* TASK GOAL *
Your job is to restate each entry word for word.

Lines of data
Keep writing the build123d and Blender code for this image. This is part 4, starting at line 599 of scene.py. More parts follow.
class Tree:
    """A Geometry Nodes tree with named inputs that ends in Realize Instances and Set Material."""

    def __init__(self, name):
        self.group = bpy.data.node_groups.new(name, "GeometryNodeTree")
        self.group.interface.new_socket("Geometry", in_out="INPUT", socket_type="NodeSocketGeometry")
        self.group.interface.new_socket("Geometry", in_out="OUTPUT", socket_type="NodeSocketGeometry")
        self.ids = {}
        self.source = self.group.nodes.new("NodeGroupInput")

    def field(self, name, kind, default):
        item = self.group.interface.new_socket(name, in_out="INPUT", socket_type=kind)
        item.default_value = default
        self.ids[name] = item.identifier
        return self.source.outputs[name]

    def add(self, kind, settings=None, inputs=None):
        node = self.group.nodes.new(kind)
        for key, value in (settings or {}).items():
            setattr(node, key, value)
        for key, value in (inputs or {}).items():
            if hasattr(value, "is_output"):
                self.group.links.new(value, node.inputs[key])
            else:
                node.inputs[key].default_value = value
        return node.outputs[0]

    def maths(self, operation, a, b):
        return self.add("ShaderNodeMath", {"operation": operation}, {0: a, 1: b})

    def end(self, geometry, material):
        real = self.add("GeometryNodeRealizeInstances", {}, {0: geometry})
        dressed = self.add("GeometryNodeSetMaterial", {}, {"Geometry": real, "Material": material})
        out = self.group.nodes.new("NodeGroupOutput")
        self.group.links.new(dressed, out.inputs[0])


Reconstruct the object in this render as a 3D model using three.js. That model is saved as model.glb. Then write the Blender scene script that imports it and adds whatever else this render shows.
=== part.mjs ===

* EXERCISE RESPONSE *
Keep writing the build123d and Blender code for this image. This is part 4, starting at line 599 of scene.py. More parts follow.
class Tree:
    """A Geometry Nodes tree with named inputs that ends in Realize Instances and Set Material."""

    def __init__(self, name):
        self.group = bpy.data.node_groups.new(name, "GeometryNodeTree")
        self.group.interface.new_socket("Geometry", in_out="INPUT", socket_type="NodeSocketGeometry")
        self.group.interface.new_socket("Geometry", in_out="OUTPUT", socket_type="NodeSocketGeometry")
        self.ids = {}
        self.source = self.group.nodes.new("NodeGroupInput")

    def field(self, name, kind, default):
        item = self.group.interface.new_socket(name, in_out="INPUT", socket_type=kind)
        item.default_value = default
        self.ids[name] = item.identifier
        return self.source.outputs[name]

    def add(self, kind, settings=None, inputs=None):
        node = self.group.nodes.new(kind)
        for key, value in (settings or {}).items():
            setattr(node, key, value)
        for key, value in (inputs or {}).items():
            if hasattr(value, "is_output"):
                self.group.links.new(value, node.inputs[key])
            else:
                node.inputs[key].default_value = value
        return node.outputs[0]

    def maths(self, operation, a, b):
        return self.add("ShaderNodeMath", {"operation": operation}, {0: a, 1: b})

    def end(self, geometry, material):
        real = self.add("GeometryNodeRealizeInstances", {}, {0: geometry})
        dressed = self.add("GeometryNodeSetMaterial", {}, {"Geometry": real, "Material": material})
        out = self.group.nodes.new("NodeGroupOutput")
        self.group.links.new(dressed, out.inputs[0])


Reconstruct the object in this render as a 3D model using three.js. That model is saved as model.glb. Then write the Blender scene script that imports it and adds whatever else this render shows.
=== part.mjs ===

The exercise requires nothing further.